Records to process =>
========================
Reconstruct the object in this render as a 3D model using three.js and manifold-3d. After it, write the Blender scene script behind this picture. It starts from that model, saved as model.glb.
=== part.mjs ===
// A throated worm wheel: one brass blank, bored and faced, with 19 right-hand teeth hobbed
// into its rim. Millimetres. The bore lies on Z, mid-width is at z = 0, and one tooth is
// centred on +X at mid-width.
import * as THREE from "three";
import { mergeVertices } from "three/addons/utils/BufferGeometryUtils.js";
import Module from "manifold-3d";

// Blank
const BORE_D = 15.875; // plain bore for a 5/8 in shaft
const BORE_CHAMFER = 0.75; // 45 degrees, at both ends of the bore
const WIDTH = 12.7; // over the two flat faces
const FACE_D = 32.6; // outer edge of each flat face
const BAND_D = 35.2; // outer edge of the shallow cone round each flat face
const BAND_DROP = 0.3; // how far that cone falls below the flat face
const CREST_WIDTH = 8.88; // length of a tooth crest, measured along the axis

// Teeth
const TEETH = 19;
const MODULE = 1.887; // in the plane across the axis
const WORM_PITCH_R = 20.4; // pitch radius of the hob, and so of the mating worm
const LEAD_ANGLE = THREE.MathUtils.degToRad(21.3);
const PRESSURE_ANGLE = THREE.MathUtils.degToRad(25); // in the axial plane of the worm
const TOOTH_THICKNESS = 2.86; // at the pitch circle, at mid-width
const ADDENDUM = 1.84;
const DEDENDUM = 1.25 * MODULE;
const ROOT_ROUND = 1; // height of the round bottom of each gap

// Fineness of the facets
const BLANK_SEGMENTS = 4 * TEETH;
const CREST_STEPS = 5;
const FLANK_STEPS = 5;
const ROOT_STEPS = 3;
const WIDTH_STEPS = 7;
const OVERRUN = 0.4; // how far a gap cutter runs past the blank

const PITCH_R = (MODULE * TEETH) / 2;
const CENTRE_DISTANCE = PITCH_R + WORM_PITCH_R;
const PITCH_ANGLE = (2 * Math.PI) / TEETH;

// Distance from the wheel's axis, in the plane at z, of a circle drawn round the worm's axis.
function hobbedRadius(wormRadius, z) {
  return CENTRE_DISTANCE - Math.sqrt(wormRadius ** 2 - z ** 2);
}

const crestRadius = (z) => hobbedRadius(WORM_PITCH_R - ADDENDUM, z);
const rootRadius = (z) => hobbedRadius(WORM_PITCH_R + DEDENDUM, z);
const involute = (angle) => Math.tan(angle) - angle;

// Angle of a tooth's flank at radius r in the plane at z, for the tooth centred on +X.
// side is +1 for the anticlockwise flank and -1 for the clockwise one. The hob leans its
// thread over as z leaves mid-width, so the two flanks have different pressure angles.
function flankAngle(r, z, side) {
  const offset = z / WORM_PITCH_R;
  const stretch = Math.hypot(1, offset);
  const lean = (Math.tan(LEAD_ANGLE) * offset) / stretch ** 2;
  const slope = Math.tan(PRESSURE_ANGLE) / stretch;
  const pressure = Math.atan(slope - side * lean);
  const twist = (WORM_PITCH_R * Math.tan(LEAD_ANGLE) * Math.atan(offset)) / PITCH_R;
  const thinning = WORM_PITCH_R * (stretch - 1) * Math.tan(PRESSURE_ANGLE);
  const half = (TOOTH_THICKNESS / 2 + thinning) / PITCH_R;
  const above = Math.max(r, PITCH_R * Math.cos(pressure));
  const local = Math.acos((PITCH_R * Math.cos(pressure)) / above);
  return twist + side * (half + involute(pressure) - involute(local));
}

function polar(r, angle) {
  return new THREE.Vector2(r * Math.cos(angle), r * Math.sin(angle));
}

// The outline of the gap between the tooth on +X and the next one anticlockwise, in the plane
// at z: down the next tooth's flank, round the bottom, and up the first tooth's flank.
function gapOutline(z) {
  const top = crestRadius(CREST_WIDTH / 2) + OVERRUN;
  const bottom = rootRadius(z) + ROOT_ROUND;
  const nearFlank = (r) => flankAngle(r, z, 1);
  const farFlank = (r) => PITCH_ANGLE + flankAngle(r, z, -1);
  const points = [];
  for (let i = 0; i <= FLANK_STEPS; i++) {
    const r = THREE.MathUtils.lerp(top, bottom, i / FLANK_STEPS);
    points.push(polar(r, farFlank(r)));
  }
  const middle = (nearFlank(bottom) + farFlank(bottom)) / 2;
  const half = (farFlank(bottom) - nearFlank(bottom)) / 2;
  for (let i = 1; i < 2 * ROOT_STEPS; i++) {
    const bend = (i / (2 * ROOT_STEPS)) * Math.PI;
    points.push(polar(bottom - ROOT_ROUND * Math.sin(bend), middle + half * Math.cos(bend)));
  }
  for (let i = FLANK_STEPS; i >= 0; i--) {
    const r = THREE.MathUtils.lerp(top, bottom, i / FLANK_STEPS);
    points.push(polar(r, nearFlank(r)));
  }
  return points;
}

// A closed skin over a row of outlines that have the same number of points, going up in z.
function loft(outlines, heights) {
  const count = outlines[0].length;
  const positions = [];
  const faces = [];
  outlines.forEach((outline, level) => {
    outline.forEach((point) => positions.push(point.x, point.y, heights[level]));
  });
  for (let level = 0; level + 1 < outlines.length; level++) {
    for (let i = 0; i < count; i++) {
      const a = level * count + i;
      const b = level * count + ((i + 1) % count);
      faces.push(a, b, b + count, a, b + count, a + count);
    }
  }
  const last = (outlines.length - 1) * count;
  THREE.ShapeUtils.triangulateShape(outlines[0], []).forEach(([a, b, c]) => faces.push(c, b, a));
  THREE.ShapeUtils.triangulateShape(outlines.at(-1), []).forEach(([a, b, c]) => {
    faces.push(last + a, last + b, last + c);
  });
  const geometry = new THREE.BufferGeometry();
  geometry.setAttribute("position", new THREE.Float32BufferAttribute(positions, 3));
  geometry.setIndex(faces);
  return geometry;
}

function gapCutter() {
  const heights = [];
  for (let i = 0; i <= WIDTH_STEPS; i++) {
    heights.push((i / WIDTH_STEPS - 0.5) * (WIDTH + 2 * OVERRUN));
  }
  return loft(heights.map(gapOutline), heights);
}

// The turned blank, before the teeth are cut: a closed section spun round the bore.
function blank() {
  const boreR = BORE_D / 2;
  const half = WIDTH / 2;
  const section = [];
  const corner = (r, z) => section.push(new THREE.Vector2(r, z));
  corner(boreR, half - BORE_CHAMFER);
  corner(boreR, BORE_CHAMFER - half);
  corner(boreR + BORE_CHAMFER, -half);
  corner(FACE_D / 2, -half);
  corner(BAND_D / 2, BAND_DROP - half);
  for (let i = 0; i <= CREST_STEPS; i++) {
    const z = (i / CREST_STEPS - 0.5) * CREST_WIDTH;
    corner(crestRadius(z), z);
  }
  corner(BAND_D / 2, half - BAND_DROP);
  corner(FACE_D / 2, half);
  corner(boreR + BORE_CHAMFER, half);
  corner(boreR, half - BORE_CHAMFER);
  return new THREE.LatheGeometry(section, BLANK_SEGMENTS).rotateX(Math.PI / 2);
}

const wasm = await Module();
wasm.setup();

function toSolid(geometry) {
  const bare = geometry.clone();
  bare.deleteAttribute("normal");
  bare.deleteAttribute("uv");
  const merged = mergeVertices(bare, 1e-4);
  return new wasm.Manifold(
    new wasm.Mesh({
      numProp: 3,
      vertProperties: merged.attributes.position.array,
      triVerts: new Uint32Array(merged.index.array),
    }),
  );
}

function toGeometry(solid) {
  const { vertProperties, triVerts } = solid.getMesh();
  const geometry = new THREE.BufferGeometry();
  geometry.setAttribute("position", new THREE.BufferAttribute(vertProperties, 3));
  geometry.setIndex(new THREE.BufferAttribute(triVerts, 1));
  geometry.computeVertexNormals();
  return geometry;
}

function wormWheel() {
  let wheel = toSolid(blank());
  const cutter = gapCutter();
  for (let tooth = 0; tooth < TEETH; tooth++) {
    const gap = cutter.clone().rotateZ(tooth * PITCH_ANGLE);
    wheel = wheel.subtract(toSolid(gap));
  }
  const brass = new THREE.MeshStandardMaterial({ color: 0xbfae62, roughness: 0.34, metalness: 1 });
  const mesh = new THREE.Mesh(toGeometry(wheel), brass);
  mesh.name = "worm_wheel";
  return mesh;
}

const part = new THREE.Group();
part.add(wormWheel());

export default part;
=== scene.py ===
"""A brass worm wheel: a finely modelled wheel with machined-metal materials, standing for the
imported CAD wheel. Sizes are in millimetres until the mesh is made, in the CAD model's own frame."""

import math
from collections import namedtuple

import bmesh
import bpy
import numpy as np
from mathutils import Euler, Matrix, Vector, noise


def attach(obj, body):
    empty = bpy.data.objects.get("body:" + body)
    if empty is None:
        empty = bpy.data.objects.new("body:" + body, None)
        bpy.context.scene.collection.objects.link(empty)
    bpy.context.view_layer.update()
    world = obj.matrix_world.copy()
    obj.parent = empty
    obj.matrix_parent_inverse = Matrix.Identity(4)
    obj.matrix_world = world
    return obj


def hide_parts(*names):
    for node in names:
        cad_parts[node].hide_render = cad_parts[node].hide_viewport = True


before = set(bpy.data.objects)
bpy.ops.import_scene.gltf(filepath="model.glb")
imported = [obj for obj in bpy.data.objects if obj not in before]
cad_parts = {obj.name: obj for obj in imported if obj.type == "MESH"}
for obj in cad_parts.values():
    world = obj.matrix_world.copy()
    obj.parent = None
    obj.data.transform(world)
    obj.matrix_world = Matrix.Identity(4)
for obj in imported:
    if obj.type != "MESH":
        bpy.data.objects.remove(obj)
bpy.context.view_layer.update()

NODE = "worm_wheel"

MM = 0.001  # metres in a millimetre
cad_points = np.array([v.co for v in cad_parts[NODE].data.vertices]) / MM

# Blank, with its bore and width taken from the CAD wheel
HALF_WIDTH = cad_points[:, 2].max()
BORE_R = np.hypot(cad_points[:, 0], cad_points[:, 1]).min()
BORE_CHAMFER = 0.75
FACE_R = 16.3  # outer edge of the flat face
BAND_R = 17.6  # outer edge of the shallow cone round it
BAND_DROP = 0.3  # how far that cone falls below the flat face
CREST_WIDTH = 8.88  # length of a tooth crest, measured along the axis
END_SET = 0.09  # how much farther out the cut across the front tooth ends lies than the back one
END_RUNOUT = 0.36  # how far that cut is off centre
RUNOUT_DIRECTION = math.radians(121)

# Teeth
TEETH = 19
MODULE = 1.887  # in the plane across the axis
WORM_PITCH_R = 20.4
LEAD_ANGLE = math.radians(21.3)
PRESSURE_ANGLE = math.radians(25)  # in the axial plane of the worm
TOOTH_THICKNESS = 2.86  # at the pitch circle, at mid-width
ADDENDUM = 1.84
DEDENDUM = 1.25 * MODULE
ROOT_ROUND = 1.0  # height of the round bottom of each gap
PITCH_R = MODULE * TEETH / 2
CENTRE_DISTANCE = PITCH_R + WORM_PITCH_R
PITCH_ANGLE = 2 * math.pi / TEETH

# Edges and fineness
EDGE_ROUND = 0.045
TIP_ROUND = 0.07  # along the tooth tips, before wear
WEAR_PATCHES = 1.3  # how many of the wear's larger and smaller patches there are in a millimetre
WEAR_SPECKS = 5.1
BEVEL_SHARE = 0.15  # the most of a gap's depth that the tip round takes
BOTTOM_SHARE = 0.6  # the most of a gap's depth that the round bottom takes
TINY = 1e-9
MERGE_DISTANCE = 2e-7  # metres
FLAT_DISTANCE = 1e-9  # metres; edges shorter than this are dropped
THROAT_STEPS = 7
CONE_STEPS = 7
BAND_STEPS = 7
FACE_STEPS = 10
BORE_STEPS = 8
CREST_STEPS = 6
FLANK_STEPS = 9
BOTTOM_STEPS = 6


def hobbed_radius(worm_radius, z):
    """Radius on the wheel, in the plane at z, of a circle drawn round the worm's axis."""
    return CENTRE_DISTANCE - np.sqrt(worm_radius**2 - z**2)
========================
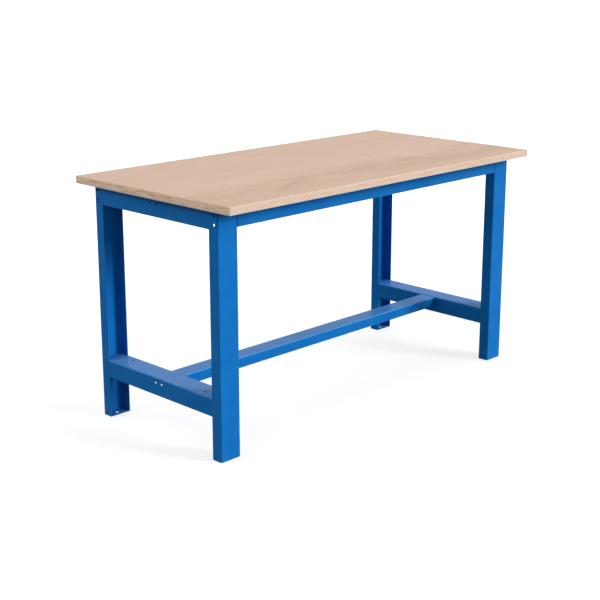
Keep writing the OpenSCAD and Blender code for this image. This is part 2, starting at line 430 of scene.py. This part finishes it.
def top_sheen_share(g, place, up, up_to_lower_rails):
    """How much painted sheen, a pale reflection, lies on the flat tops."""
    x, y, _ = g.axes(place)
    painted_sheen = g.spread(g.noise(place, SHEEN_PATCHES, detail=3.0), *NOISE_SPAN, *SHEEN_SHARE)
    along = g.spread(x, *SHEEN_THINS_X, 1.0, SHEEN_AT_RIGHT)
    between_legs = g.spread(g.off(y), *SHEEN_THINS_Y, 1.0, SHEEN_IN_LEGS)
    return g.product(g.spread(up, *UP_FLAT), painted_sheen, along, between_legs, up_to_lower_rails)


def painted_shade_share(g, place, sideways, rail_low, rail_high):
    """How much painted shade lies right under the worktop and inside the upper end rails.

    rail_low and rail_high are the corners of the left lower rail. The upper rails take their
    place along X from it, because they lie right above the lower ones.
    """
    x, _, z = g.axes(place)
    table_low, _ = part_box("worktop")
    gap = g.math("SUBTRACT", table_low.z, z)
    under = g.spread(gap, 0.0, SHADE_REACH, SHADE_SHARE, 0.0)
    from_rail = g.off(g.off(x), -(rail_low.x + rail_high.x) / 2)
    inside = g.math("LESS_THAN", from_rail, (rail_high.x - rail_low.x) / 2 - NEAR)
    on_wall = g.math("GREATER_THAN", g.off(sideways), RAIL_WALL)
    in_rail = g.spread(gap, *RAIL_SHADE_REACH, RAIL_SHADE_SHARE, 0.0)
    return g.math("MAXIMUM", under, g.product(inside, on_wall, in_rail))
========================
What the task requires => Your task is to quote exactly the lines beginning with the one that contains "if empty is" and ending with the one that contains "cad_points = np.array([v.co", with nothing left out or added.

Right answer =>
    if empty is None:
        empty = bpy.data.objects.new("body:" + body, None)
        bpy.context.scene.collection.objects.link(empty)
    bpy.context.view_layer.update()
    world = obj.matrix_world.copy()
    obj.parent = empty
    obj.matrix_parent_inverse = Matrix.Identity(4)
    obj.matrix_world = world
    return obj


def hide_parts(*names):
    for node in names:
        cad_parts[node].hide_render = cad_parts[node].hide_viewport = True


before = set(bpy.data.objects)
bpy.ops.import_scene.gltf(filepath="model.glb")
imported = [obj for obj in bpy.data.objects if obj not in before]
cad_parts = {obj.name: obj for obj in imported if obj.type == "MESH"}
for obj in cad_parts.values():
    world = obj.matrix_world.copy()
    obj.parent = None
    obj.data.transform(world)
    obj.matrix_world = Matrix.Identity(4)
for obj in imported:
    if obj.type != "MESH":
        bpy.data.objects.remove(obj)
bpy.context.view_layer.update()

NODE = "worm_wheel"

MM = 0.001  # metres in a millimetre
cad_points = np.array([v.co for v in cad_parts[NODE].data.vertices]) / MM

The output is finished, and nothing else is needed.